Once again, if we didn’t have this canonical book, we might view that as the virtual equivalent of premarital or extramarital sex for the reader. But that’s not where this book draws the line.
v) Or take Prov 7. This is a bit paradoxical. Solomon is warning the male reader to avoid sexual immorality. But, in order to do so, he draws a very provocative picture for the reader. It’s not a literal picture, like a painting or photograph. But it’s a picture in words. He leaves it to the imagination of the reader to mentally depict what he’s describing.
So this is using the sexual imagination to restrain sexual practice.
vi) Because the Bible is set in the same culture as the original audience, it takes a lot of things for granted. But our modern notions of privacy were unheard of in ancient times.
That’s implicit in Lk 11:7, where the whole family slept on a common bed mat.
The cultural presupposition here is a one-room hut. Now how much privacy would anyone have in a setting like that?
Family members don’t have separate bedrooms. Or bathrooms. They would have to go down to the river to bath (e.g. Exod 2). Public nudity. I’m sure they tried to be as discreet as possible, but how much could you do in that situation?
The mother would often have occasion to breastfeed her baby in the presence of older children.
The couple wouldn’t have much privacy when making love. I’m sure they tried to be as discreet as possible, but once again, how much could you do in that situation?

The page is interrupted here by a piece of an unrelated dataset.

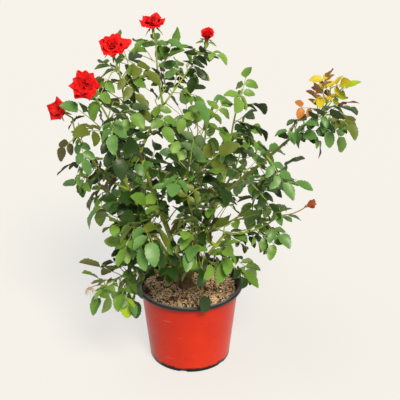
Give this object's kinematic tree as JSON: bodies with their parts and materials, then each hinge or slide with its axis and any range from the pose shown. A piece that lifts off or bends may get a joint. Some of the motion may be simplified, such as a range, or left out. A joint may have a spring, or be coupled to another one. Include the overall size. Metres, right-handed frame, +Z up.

9. I’m not trying to trivialize the issue. Lust is a sin, although we need to define lust in Biblical terms.
And pornography is destroying the lives of many men, including a fair number of Christians.
We need to be prudent. We need to draw lines. But we need to draw them where Scripture draws them.
If a Christian is going to say that Botticelli’s Birth of Venus or some of Renoir’s artwork is inherently sinful, then I need to see more of an argument.